In 2013 was de Rana Plaza-ramp. Door de instorting van deze enorme kledingfabriek in Bangladesh vielen er meer dan duizend doden. Het zorgde voor veel ophef: vakbonden en bedrijven kwamen in opstand, en er was veel pers. Uiteindelijk hebben de bedrijven – die de kleding in Bangladesh laten maken – het zogenaamde Bangladesh Akkoord gesloten. Er kwam nieuwe regelgeving en er moest veilig gewerkt worden.
Ik ben zelf naar Bangladesh geweest en undercover gegaan. Voor het programma De slag om de klerenwereld heb ik gedaan alsof ik kledinghandelaar was. Ik bezocht fabrieken met verborgen camera, en ik zag allerlei nare dingen: fabrieken met veel brandgevaar en fabrieken waar mensen onbeschermd met chemicaliën of met verf werkten. Wat interessant was, is dat je enerzijds de officiële fabrieken hebt, die worden gecontroleerd in het kader van het Bangladesh Akkoord. Anderzijds heb je heel veel kleine onderaannemers in achterafstraatjes met naaiateliers waar kinderen pailletjes naaien en met gevaarlijke stoffen werken. Die bleven buiten zicht van de controleurs. Ik ben ook in een modelfabriek geweest. Zo'n fabriek voldoet aan alle eisen van hett Bangladesh Akkoord. Het leek wel alsof de Nederlandse Arbodienst langs was geweest. Zo perfect was het. Volledig hygiënisch, overal hingen bordjes over handen wassen, en waarschuwingen voor het stoten van je hoofd. Perfect. Echt fantastisch. Maar nu de angel.
Het rare is dat die fabrikant tegen me zei dat hij tonnen had moeten investeren. En dan denk je natuurlijk: logisch. Maar dan is het ook logisch dat wij daarvoor betalen, dat we iets meer betalen voor de kleding die we dragen en dat ook de textielbedrijven er meer voor betalen. Maar dat is niet zo. Dus die fabriekseigenaar moest dus eigenlijk kleding tegen hogere kosten produceren en verdiende er minder aan. Ondertussen kloppen wij onszelf op de borst, en zeggen we: 'We hebben het Bangladesh Akkoord. Het is allemaal geweldig geregeld.' En wij kunnen ons dan moreel superieur voelen, terwijl we in feite niets aan de situatie veranderen zolang we niet meer betalen. Een bijkomend probleem is dat bedrijven zich genoodzaakt voelen om het akkoord na te levem, maar dat eigenlijk niet kunnen. Dan gaan ze toch weer naar tussenaannemers, of naar die kleine bedrijfjes die niemand ziet, en vervolgens kunnen we toch op diezelfde mensonterende manier doorgaan.

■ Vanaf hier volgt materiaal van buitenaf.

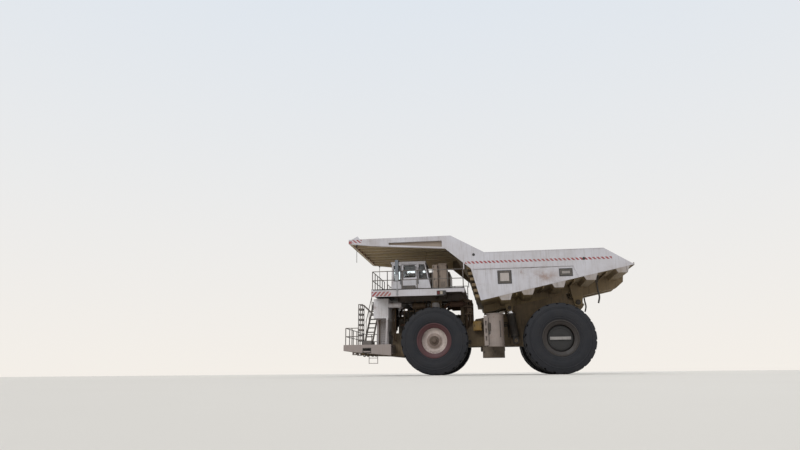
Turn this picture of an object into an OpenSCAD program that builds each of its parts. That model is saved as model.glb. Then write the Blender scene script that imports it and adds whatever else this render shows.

De concurrentie in de kledingindustrie is moordend. Ik heb gezien hoe handelaren in Bangladesh onderhandelen over een paar centen meer of minder, voor heel veel kleren. Ik heb dat zelf ook aan den lijve ondervonden, toen ik me voordeed als handelaar en met een fabrikant sprak. Een heel naar moment in mijn leven. Ik heb de duimschroeven toen aangedraaid, zodat hij mij sweatshirts verkocht voor een belachelijk laag bedrag. Toch ging hij ermee akkoord. En het was duidelijk dat hij gewend was dat het op die manier ging. In dat licht is zo'n Bangladesh Akkoord, waarin we zeggen dat we willen dat er netjes en veilig gewerkt wordt, een beetje hypocriet als we er geen financiën tegenoverstellen. Onlangs is bekend gemaakt dat Bangladesh van het akkoord af wil, en zelf de fabrieken wil controleren. Daar kun je natuurlijk ook weer allerlei vraagtekens bij stellen.

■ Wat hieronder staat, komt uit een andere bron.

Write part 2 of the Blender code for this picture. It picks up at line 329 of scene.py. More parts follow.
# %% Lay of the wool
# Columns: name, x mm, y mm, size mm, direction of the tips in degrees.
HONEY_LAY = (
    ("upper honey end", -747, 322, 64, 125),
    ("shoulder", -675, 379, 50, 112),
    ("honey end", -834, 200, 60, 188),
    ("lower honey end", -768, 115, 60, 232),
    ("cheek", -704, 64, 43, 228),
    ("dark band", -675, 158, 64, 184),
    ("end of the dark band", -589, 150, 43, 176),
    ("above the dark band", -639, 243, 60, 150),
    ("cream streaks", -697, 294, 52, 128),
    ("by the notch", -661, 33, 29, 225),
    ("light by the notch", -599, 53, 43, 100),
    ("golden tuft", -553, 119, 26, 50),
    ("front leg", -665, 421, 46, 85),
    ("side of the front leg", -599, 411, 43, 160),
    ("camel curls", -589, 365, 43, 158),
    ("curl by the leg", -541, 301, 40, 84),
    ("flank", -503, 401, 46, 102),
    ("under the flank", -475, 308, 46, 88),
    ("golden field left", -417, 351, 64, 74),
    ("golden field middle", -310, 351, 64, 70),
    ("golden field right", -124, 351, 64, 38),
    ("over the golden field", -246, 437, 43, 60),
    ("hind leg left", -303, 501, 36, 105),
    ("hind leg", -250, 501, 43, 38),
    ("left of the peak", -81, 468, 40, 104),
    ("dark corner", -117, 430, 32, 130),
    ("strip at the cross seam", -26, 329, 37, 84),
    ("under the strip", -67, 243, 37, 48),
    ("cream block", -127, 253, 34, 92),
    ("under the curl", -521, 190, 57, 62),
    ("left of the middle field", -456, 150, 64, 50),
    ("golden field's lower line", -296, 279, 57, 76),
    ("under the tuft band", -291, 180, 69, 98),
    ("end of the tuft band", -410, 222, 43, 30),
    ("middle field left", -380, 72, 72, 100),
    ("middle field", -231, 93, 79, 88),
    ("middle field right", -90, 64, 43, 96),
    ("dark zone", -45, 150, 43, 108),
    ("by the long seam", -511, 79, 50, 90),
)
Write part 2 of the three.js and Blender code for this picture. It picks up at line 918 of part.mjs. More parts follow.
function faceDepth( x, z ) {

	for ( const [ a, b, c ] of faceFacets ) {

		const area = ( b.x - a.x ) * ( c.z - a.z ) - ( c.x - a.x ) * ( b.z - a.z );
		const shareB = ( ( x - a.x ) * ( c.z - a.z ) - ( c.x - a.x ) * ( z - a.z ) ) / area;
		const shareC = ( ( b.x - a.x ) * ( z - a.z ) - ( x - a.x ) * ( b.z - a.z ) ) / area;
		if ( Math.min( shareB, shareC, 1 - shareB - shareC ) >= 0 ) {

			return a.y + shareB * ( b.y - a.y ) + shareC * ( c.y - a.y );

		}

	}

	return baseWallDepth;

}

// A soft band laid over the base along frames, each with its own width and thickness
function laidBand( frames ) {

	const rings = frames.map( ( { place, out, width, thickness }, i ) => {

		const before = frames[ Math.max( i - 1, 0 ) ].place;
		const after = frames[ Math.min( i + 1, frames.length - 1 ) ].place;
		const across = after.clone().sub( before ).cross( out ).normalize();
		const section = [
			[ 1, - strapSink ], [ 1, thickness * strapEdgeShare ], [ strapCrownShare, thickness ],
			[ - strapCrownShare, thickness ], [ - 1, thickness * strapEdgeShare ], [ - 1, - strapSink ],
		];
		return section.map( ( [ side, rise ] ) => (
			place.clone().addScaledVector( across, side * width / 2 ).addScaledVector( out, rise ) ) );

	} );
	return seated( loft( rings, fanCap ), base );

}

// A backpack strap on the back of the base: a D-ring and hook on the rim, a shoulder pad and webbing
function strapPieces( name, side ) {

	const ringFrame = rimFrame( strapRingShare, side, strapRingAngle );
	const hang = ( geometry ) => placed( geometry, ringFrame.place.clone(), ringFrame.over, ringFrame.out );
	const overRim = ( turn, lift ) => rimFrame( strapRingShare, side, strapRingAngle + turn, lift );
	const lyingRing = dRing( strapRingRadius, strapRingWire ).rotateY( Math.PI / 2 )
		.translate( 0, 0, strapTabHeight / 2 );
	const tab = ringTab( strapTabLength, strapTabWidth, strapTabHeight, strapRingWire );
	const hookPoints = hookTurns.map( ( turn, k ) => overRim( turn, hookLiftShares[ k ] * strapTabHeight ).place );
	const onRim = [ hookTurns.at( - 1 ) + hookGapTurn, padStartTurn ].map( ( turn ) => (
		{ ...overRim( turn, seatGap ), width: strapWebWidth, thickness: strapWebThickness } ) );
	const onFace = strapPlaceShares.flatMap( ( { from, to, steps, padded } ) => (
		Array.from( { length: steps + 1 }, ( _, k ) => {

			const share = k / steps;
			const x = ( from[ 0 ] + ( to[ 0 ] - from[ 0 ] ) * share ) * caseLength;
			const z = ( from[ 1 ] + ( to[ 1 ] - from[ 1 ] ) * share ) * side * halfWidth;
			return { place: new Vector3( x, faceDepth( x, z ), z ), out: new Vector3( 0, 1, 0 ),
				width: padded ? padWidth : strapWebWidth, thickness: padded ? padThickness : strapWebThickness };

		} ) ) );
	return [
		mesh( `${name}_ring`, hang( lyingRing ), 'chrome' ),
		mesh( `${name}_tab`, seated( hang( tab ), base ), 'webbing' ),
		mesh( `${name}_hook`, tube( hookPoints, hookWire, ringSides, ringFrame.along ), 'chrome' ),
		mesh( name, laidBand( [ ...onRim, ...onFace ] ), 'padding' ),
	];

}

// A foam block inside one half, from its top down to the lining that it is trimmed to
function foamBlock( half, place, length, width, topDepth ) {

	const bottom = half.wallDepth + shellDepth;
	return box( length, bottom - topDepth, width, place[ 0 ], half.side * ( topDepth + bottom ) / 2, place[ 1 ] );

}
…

Als je een spijkerbroek koopt voor een paar tientjes, of een leverworst van 62 cent, moet je je afvragen hoe het kan dat het zo goedkoop is. We vragen ons vaak af hoe het kan het dat iets zo duur is, als we door een winkel lopen. Maar een veel belangrijkere vraag is waarom het zo goedkoop is. Als iets heel erg goedkoop is, dan weet je dat iets of iemand er de dupe van is. Dan weet je dat er mensen voor zijn uitgebuit. Dan weet je dat er met het milieu gesjoemeld is, of je weet dat er rommel in de producten zit. In het geval van zo'n leverworst is dat allemaal het geval. Wees dus niet alleen een kritische consument, maar ook een kritische burger. Kies niet altijd de goedkoopste optie, informeer je hoe dingen gemaakt zijn, protesteer en probeer ook de politiek en de producenten op te schudden. Zo zorgen we samen voor betere arbeidsomstandigheden.